Mr. CANADY of Florida. Mr. Speaker, I rise this afternoon to inform Members about an aspect of one of the bills on today's Suspension Calendar of which they may not be aware.
Today the House will consider, and tomorrow we will vote on, H.R. 3539, the Federal Aviation Authorization Act of 1996. For the most part, this bill merely authorizes the appropriation of new funds for various programs designed to improve our Nation's airports and airways. I have no objection to the funding provisions of this legislation.
But embedded within the programs we will be reauthorizing a regime of race and gender preferences that is both unconstitutional and profoundly unwise.
One of the programs we will be reauthorizing is the Airport Improvement Program. Under the AIP, airports applying for Federal funds in connection with an airport project must guarantee the Department of Transportation that at least 10 percent of all companies doing business at that airport will be owned by so-called ``socially and economically disadvantaged individuals.'' The statute then proceeds to presume that women or members of certain racial minority groups are ``socially and economically disadvantaged individuals.''
Mr. Speaker, I can hardly imagine a more offensive example of Government-mandated group preferences. Under this AIP preference program, the Government is simply using its Federal dollars to force airport authorities to treat concessionaires differently based upon the skin color or sex of their ownership. You can have our money, we are telling them, but only if you agree to discriminate based on race and sex.

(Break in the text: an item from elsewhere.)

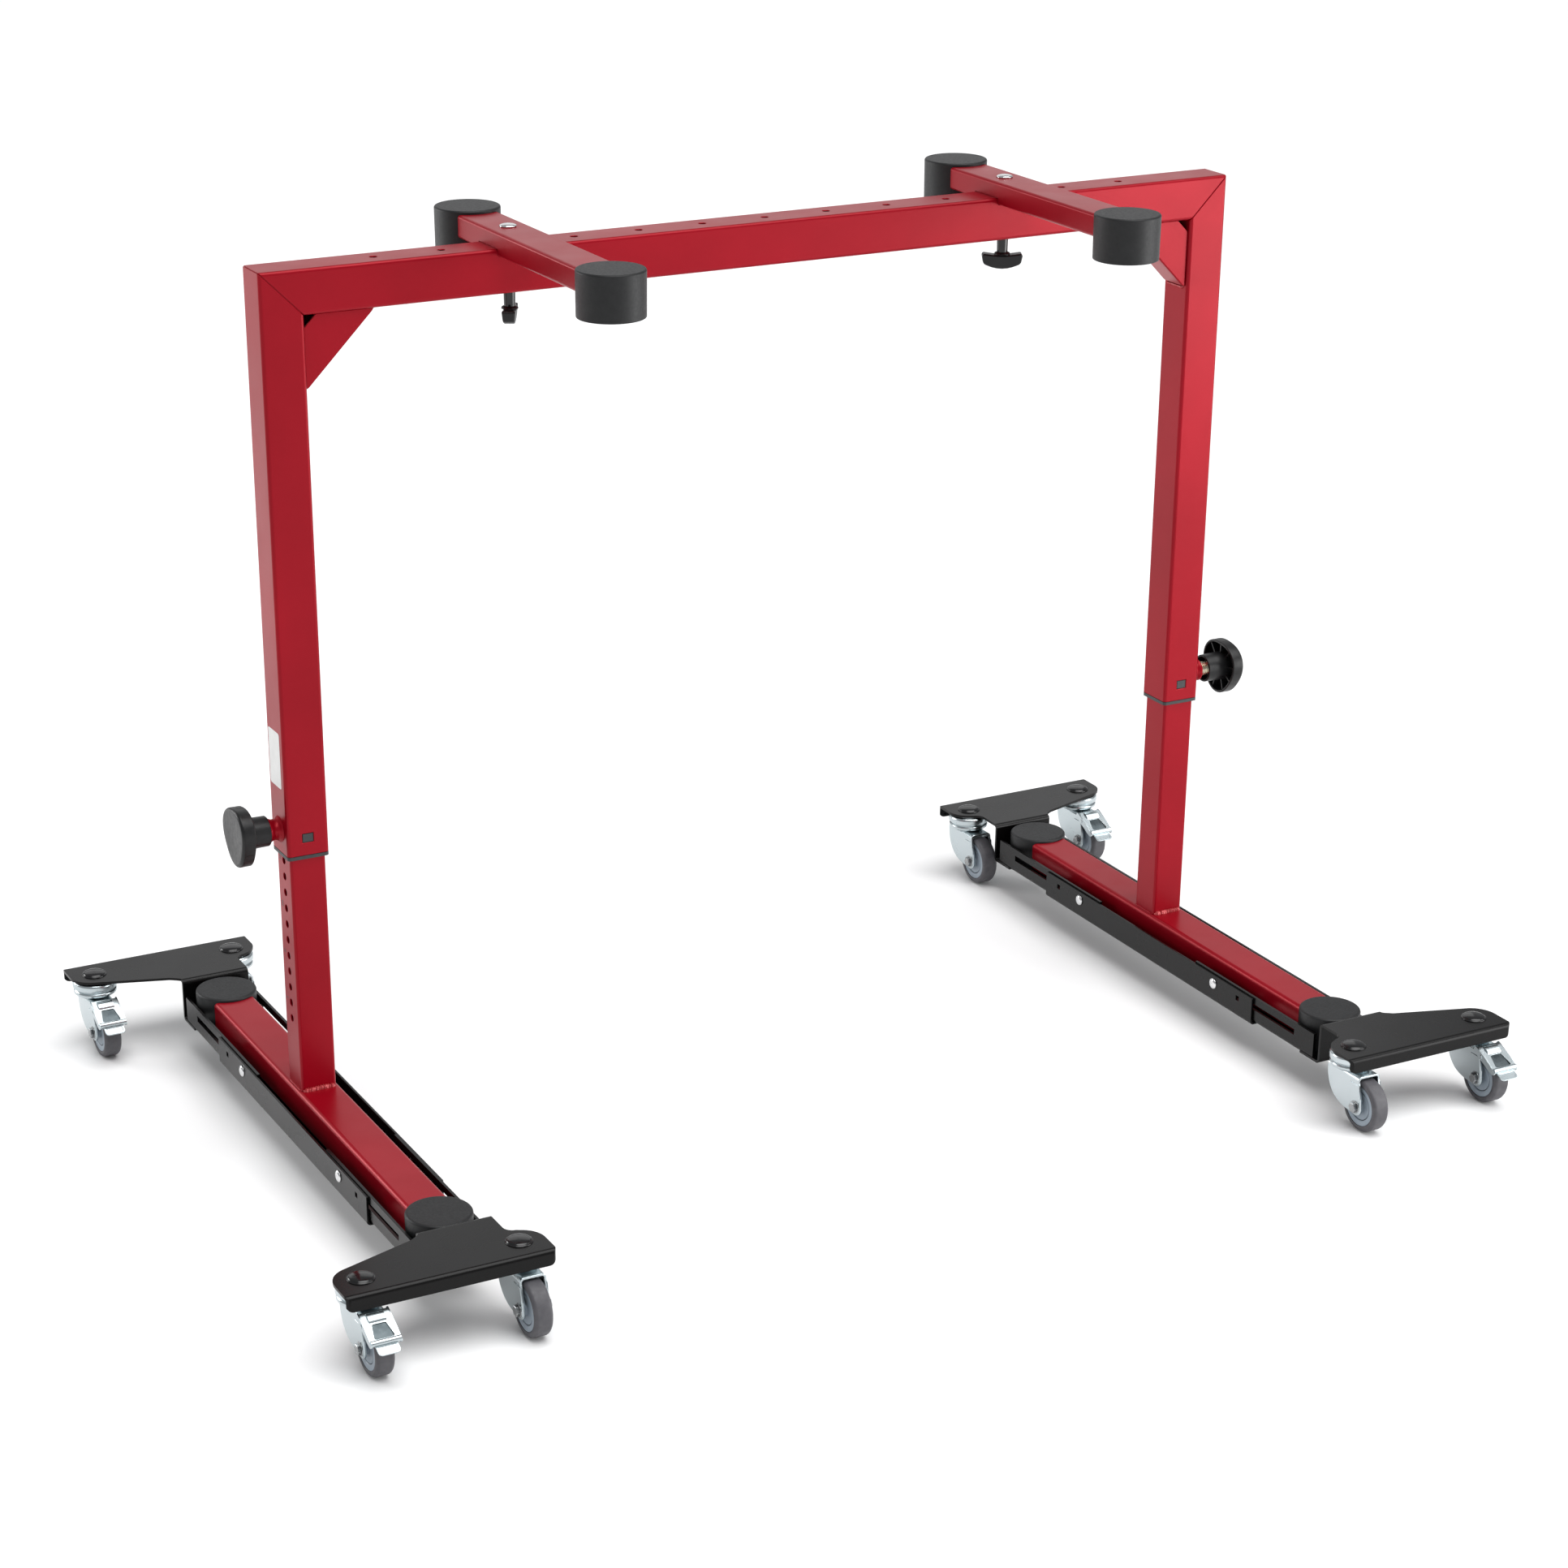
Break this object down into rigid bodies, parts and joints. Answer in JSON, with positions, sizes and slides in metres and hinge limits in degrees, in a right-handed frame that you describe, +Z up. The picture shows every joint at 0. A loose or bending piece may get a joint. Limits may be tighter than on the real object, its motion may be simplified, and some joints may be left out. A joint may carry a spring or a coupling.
{
  "type": "rolling keyboard stand",
  "caption": "Height-adjustable bridge frame with two padded support arms, carried on two extendable castor trolleys, to hold a keyboard or similar instrument.",
  "frame": {"origin": "on the floor, below the middle of the whole object's box", "axes": "+X along the crossbeam, +Z up, -Y the player's side"},
  "size_m": [1.168, 0.7752, 0.824],
  "materials": {
    "ruby_paint": "gloss",
    "black_powder_coat": "satin",
    "black_plastic": "satin",
    "grey_plastic": "matte",
    "black_rubber": "matte",
    "zinc_plate": "satin",
    "bright_steel": "polished",
    "tyre_rubber": "matte"
  },
  "bodies": {
    "bridge": {"crossbeam": "ruby_paint", "left_outer_leg": "ruby_paint", "left_gusset": "ruby_paint", "left_guide_bush": "grey_plastic", "left_pin_boss": "ruby_paint", "left_arm": "ruby_paint", "left_arm_cap_front": "black_rubber", "left_arm_cap_rear": "black_rubber", "left_arm_bolt": "bright_steel", "right_outer_leg": "ruby_paint", "right_gusset": "ruby_paint", "right_guide_bush": "grey_plastic", "right_pin_boss": "ruby_paint", "right_arm": "ruby_paint", "right_arm_cap_front": "black_rubber", "right_arm_cap_rear": "black_rubber", "right_arm_bolt": "bright_steel"},
    "left_leg": {"left_inner_leg": "ruby_paint", "left_foot_tube": "ruby_paint", "left_foot_disc_front": "black_rubber", "left_foot_disc_rear": "black_rubber", "left_trolley_channel": "black_powder_coat"},
    "right_leg": {"right_inner_leg": "ruby_paint", "right_foot_tube": "ruby_paint", "right_foot_disc_front": "black_rubber", "right_foot_disc_rear": "black_rubber", "right_trolley_channel": "black_powder_coat"},
    "left_wing": {"left_wing_knob": "black_plastic"},
    "left_lock": {"left_index_pin": "bright_steel"},
    "left_knob": {"left_height_knob": "black_plastic"},
    "right_wing": {"right_wing_knob": "black_plastic"},
    "right_lock": {"right_index_pin": "bright_steel"},
    "right_knob": {"right_height_knob": "black_plastic"},
    "left_slide_front": {"left_slide_front": "black_powder_coat"},
    "left_front_outboard_caster": {"left_front_outboard_fork": "zinc_plate"},
    "left_front_outboard_roller": {"left_front_outboard_wheel": "tyre_rubber"},
    "left_front_outboard_pedal": {"left_front_outboard_brake": "zinc_plate"},
    "left_front_inboard_caster": {"left_front_inboard_fork": "zinc_plate"},
    "left_front_inboard_roller": {"left_front_inboard_wheel": "tyre_rubber"},
    "left_slide_rear": {"left_slide_rear": "black_powder_coat"},
    "left_rear_outboard_caster": {"left_rear_outboard_fork": "zinc_plate"},
    "left_rear_outboard_roller": {"left_rear_outboard_wheel": "tyre_rubber"},
    "left_rear_outboard_pedal": {"left_rear_outboard_brake": "zinc_plate"},
    "left_rear_inboard_caster": {"left_rear_inboard_fork": "zinc_plate"},
    "left_rear_inboard_roller": {"left_rear_inboard_wheel": "tyre_rubber"},
    "right_slide_front": {"right_slide_front": "black_powder_coat"},
    "right_front_outboard_caster": {"right_front_outboard_fork": "zinc_plate"},
    "right_front_outboard_roller": {"right_front_outboard_wheel": "tyre_rubber"},
    "right_front_outboard_pedal": {"right_front_outboard_brake": "zinc_plate"},
    "right_front_inboard_caster": {"right_front_inboard_fork": "zinc_plate"},
    "right_front_inboard_roller": {"right_front_inboard_wheel": "tyre_rubber"},
    "right_slide_rear": {"right_slide_rear": "black_powder_coat"},
    "right_rear_outboard_caster": {"right_rear_outboard_fork": "zinc_plate"},
    "right_rear_outboard_roller": {"right_rear_outboard_wheel": "tyre_rubber"},
    "right_rear_outboard_pedal": {"right_rear_outboard_brake": "zinc_plate"},
    "right_rear_inboard_caster": {"right_rear_inboard_fork": "zinc_plate"},
    "right_rear_inboard_roller": {"right_rear_inboard_wheel": "tyre_rubber"}
  },
  "joints": [
    {"name": "left_leg_height", "type": "slide", "parent": "left_leg", "child": "bridge", "axis": [0, 0, 1], "range_m": [-0.1818, 0.2424]},
    {"name": "right_leg_height", "type": "slide", "parent": "bridge", "child": "right_leg", "axis": [0, 0, -1], "range_m": [-0.1818, 0.2424]},
    {"name": "left_wing_turn", "type": "hinge", "parent": "bridge", "child": "left_wing", "pos_m": [-0.2452, 0.04757, 0.745], "axis": [0, 0, 1], "continuous": true},
    {"name": "left_lock_pull", "type": "slide", "parent": "bridge", "child": "left_lock", "axis": [-1, 0, 0], "range_m": [-0.005, 0.008]},
    {"name": "left_knob_turn", "type": "hinge", "parent": "left_lock", "child": "left_knob", "pos_m": [-0.457, 0.04757, 0.3174], "axis": [-1, 0, 0], "continuous": true},
    {"name": "right_wing_turn", "type": "hinge", "parent": "bridge", "child": "right_wing", "pos_m": [0.2452, 0.04757, 0.745], "axis": [0, 0, 1], "continuous": true},
    {"name": "right_lock_pull", "type": "slide", "parent": "bridge", "child": "right_lock", "axis": [1, 0, 0], "range_m": [-0.0115, 0.0015]},
    {"name": "right_knob_turn", "type": "hinge", "parent": "right_lock", "child": "right_knob", "pos_m": [0.457, 0.04757, 0.3174], "axis": [1, 0, 0], "continuous": true},
    {"name": "left_front_reach", "type": "slide", "parent": "left_leg", "child": "left_slide_front", "axis": [0, -1, 0], "range_m": [0, 0.02]},
    {"name": "left_front_outboard_swivel", "type": "hinge", "parent": "left_slide_front", "child": "left_front_outboard_caster", "pos_m": [-0.5605, -0.32743, 0.06], "axis": [0, 0, 1], "continuous": true},
    {"name": "left_front_outboard_roll", "type": "hinge", "parent": "left_front_outboard_caster", "child": "left_front_outboard_roller", "pos_m": [-0.5605, -0.35203, 0.025], "axis": [1, 0, 0], "continuous": true},
    {"name": "left_front_outboard_brake_press", "type": "hinge", "parent": "left_front_outboard_caster", "child": "left_front_outboard_pedal", "pos_m": [-0.5605, -0.35353, 0.0525], "axis": [1, 0, 0], "range_deg": [0, 6]},
    {"name": "left_front_inboard_swivel", "type": "hinge", "parent": "left_slide_front", "child": "left_front_inboard_caster", "pos_m": [-0.4214, -0.32743, 0.06], "axis": [0, 0, 1], "continuous": true},
    {"name": "left_front_inboard_roll", "type": "hinge", "parent": "left_front_inboard_caster", "child": "left_front_inboard_roller", "pos_m": [-0.4214, -0.35203, 0.025], "axis": [1, 0, 0], "continuous": true},
    {"name": "left_rear_reach", "type": "slide", "parent": "left_leg", "child": "left_slide_rear", "axis": [0, 1, 0], "range_m": [0, 0.02]},
    {"name": "left_rear_outboard_swivel", "type": "hinge", "parent": "left_slide_rear", "child": "left_rear_outboard_caster", "pos_m": [-0.5605, 0.36057, 0.06], "axis": [0, 0, 1], "continuous": true},
    {"name": "left_rear_outboard_roll", "type": "hinge", "parent": "left_rear_outboard_caster", "child": "left_rear_outboard_roller", "pos_m": [-0.5605, 0.33597, 0.025], "axis": [1, 0, 0], "continuous": true},
    {"name": "left_rear_outboard_brake_press", "type": "hinge", "parent": "left_rear_outboard_caster", "child": "left_rear_outboard_pedal", "pos_m": [-0.5605, 0.33447, 0.0525], "axis": [1, 0, 0], "range_deg": [0, 6]},
    {"name": "left_rear_inboard_swivel", "type": "hinge", "parent": "left_slide_rear", "child": "left_rear_inboard_caster", "pos_m": [-0.4214, 0.36057, 0.06], "axis": [0, 0, 1], "continuous": true},
    {"name": "left_rear_inboard_roll", "type": "hinge", "parent": "left_rear_inboard_caster", "child": "left_rear_inboard_roller", "pos_m": [-0.4214, 0.33597, 0.025], "axis": [1, 0, 0], "continuous": true},
    {"name": "right_front_reach", "type": "slide", "parent": "right_leg", "child": "right_slide_front", "axis": [0, -1, 0], "range_m": [0, 0.02]},
    {"name": "right_front_outboard_swivel", "type": "hinge", "parent": "right_slide_front", "child": "right_front_outboard_caster", "pos_m": [0.5605, -0.32743, 0.06], "axis": [0, 0, 1], "continuous": true},
    {"name": "right_front_outboard_roll", "type": "hinge", "parent": "right_front_outboard_caster", "child": "right_front_outboard_roller", "pos_m": [0.5605, -0.35203, 0.025], "axis": [1, 0, 0], "continuous": true},
    {"name": "right_front_outboard_brake_press", "type": "hinge", "parent": "right_front_outboard_caster", "child": "right_front_outboard_pedal", "pos_m": [0.5605, -0.35353, 0.0525], "axis": [1, 0, 0], "range_deg": [0, 6]},
    {"name": "right_front_inboard_swivel", "type": "hinge", "parent": "right_slide_front", "child": "right_front_inboard_caster", "pos_m": [0.4214, -0.32743, 0.06], "axis": [0, 0, 1], "continuous": true},
    {"name": "right_front_inboard_roll", "type": "hinge", "parent": "right_front_inboard_caster", "child": "right_front_inboard_roller", "pos_m": [0.4214, -0.35203, 0.025], "axis": [1, 0, 0], "continuous": true},
    {"name": "right_rear_reach", "type": "slide", "parent": "right_leg", "child": "right_slide_rear", "axis": [0, 1, 0], "range_m": [0, 0.02]},
    {"name": "right_rear_outboard_swivel", "type": "hinge", "parent": "right_slide_rear", "child": "right_rear_outboard_caster", "pos_m": [0.5605, 0.36057, 0.06], "axis": [0, 0, 1], "continuous": true},
    {"name": "right_rear_outboard_roll", "type": "hinge", "parent": "right_rear_outboard_caster", "child": "right_rear_outboard_roller", "pos_m": [0.5605, 0.33597, 0.025], "axis": [1, 0, 0], "continuous": true},
    {"name": "right_rear_outboard_brake_press", "type": "hinge", "parent": "right_rear_outboard_caster", "child": "right_rear_outboard_pedal", "pos_m": [0.5605, 0.33447, 0.0525], "axis": [1, 0, 0], "range_deg": [0, 6]},
    {"name": "right_rear_inboard_swivel", "type": "hinge", "parent": "right_slide_rear", "child": "right_rear_inboard_caster", "pos_m": [0.4214, 0.36057, 0.06], "axis": [0, 0, 1], "continuous": true},
    {"name": "right_rear_inboard_roll", "type": "hinge", "parent": "right_rear_inboard_caster", "child": "right_rear_inboard_roller", "pos_m": [0.4214, 0.33597, 0.025], "axis": [1, 0, 0], "continuous": true}
  ],
  "couplings": [
    {"joint": "right_leg_height", "follows": "left_leg_height", "ratio": 1}
  ]
}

The bill we will vote on tomorrow reauthorizes these preference provisions without changing them in any way, so the unfortunate fact is that a vote in favor of H.R. 3539 constitutes an endorsement of racial and gender preferences.
To Members who are opposed in principle to group preferences, this is truly a troubling development. It was well over 1 year ago now that the Supreme Court held in the Adarand case that racial classifications are presumptively unconstitutional. The Clinton administration, of course, has fought tooth and nail to preserve preference programs, even to the point of pursuing a scorched Earth litigation strategy in defense of the most offensive racial set-aside schemes.
But Adarand strongly bolstered the expectation, highlighted by the results of the 1994 elections, that Congress would finally begin to remove the Federal Government from the business of classifying American citizens on the basis of skin color and sex.
But legislation that would have furthered that objective has stalled in Congress, and it now appears obvious that no legislation will move this session to repeal even a single Federal preference program.
It is bad enough, in my opinion, that we have failed to repeal existing preferences. But now we are moving in the opposite direction, for by voting to reauthorize the AIP preference provisions, we are actually extending and endorsing them.
This is a mistake for at least two powerful reasons. First, the preferences contained in the AIP are unconstitutional. In Adarand and other cases, the Supreme Court has made it clear that the Equal Protection clause prohibits the Government from classifying citizens on the basis of race unless the program is narrowly tailored to remedy proven instances of racial discrimination by the relevant governmental actors. The court has also held that the enacting authority, in this case Congress, must have had a strong basis in evidence to conclude that remedial action was necessary before it embarks on such race-based legislation.
The AIP preference provisions cannot meet these constitutional standards. They were added to the underlying statute during a floor debate in 1987. There was thus absolutely no effort to identify any discrimination that the requirements were designated to remedy. This conclusion is reinforced by the completely arbitrary nature of the 10-
percent quota requirement.
I am sure the Clinton administration and other proponents of preferences will strain to come up with an argument in defense of the constitutionality of this program, but the simple fact is this: the AIP preference provisions are an example of the Government gratuitously requiring Federal grantees to engage in race and sex-conscious activity. This the Constitution forbids.
In the report accompanying H.R. 3539, the Committee on Transportation and Infrastructure notes these potential constitutional problems, but then states a preference for leaving the issue to the courts to resolve. I do not believe such an abdication of responsibility is consistent with the oath we have taken as Members of Congress to uphold the Constitution. If we believe a program is unconstitutional, as I believe this one plainly is, then we should not vote to reauthorize it.
But even apart from its constitutional flaws, the preference provisions of the AIP constitute extremely unwise public policy. Simply stated, it is wrong for the Government to grant benefits and impose burdens based on skin color and sex. The fact is that Government-
mandated group preferences necessarily send the message that it is both permissible and desirable to treat persons differently based on race and sex. That is not the sort of message our Federal Government should be sending. It is a message that will only reinforce prejudice and discrimination in our society.
Mr. Speaker, I understand that because this bill is on the suspension calendar, we will not have an opportunity to vote separately on whether to reauthorize these unconstitutional and unwise provisions. We should therefore defeat this bill so these offensive provisions will not be reenacted.